Les points demeurant délicats, et qu'il faudra surveiller avec vigilance, sont :

  • Si une définition générale du courrier électronique me paraît acceptable, voire souhaitable sous l'angle du spam et de certaines initiatives privées comme GMail de Google, la création d'un corpus législatif exclusivement réservé à la communication électronique en ligne me fait craindre la tentation d'introduire une divergence de traitement, entre media, de la notion de correspondance privée, exactement comme celle qu'a censuré la Conseil constitutionnel à propos du délai de prescription. Je pense tout particulièrement au droit du travail et au courrier électronique en entreprise
  • la mise en cause de la responsabilité des hébergeurs semble apparemment mieux cadrée que dans le projet initial, toutefois je fais le pari que beaucoup choisiront le chemin de moindre résistance lorsqu'un litige verra le jour, ce qui conduira à la suppression de contenus qui n'auront pourtant pas de caractère manifestement illicite ou n'auront pas fait l'objet d'un jugement. N'oubliez pas qu'en cas de suppression illégitime d'un contenu, c'est la responsabilité de la personne qui a demandé cette suppression qui est engagée, pas celle de l'hébergeur !
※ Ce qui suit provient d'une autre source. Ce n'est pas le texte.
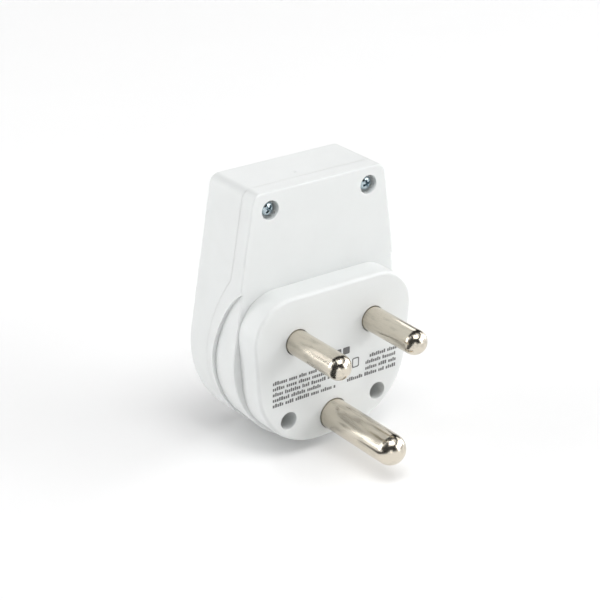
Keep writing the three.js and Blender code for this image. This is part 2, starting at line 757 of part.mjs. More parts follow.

Je vais donc refermer ce dossier LEN pour le moment, jusqu'à la première affaire juridique qui ne manquera pas d'arriver. Cette affaire a été très riche en enseignements pour moi, sur le fonctionnement mutuel de l'Europe et de notre parlement national (directives, interprétations, transcriptions), sur la compréhension des technologies et notamment de l'internet par nos élus, sur leurs visions et contradictions quant à la position de la France dans ce réseau mondial, sur la tentation permanente de répression qu'ont certains à l'aune de leur morale aussi étriquée qu'est leur incompréhension du monde et qui me motiveront toujours à les combattre, sur l'espoir qui me reste que notre démocratie, même si elle cahote souvent, permet encore une influence citoyenne sur les débats parlementaires, et sur le fait que les sénateurs, finalement, peuvent être plus sages que leurs cadets députés.

En conclusion, je pense qu'il est temps de pratiquer un déminage concernant qui vous savez ;-).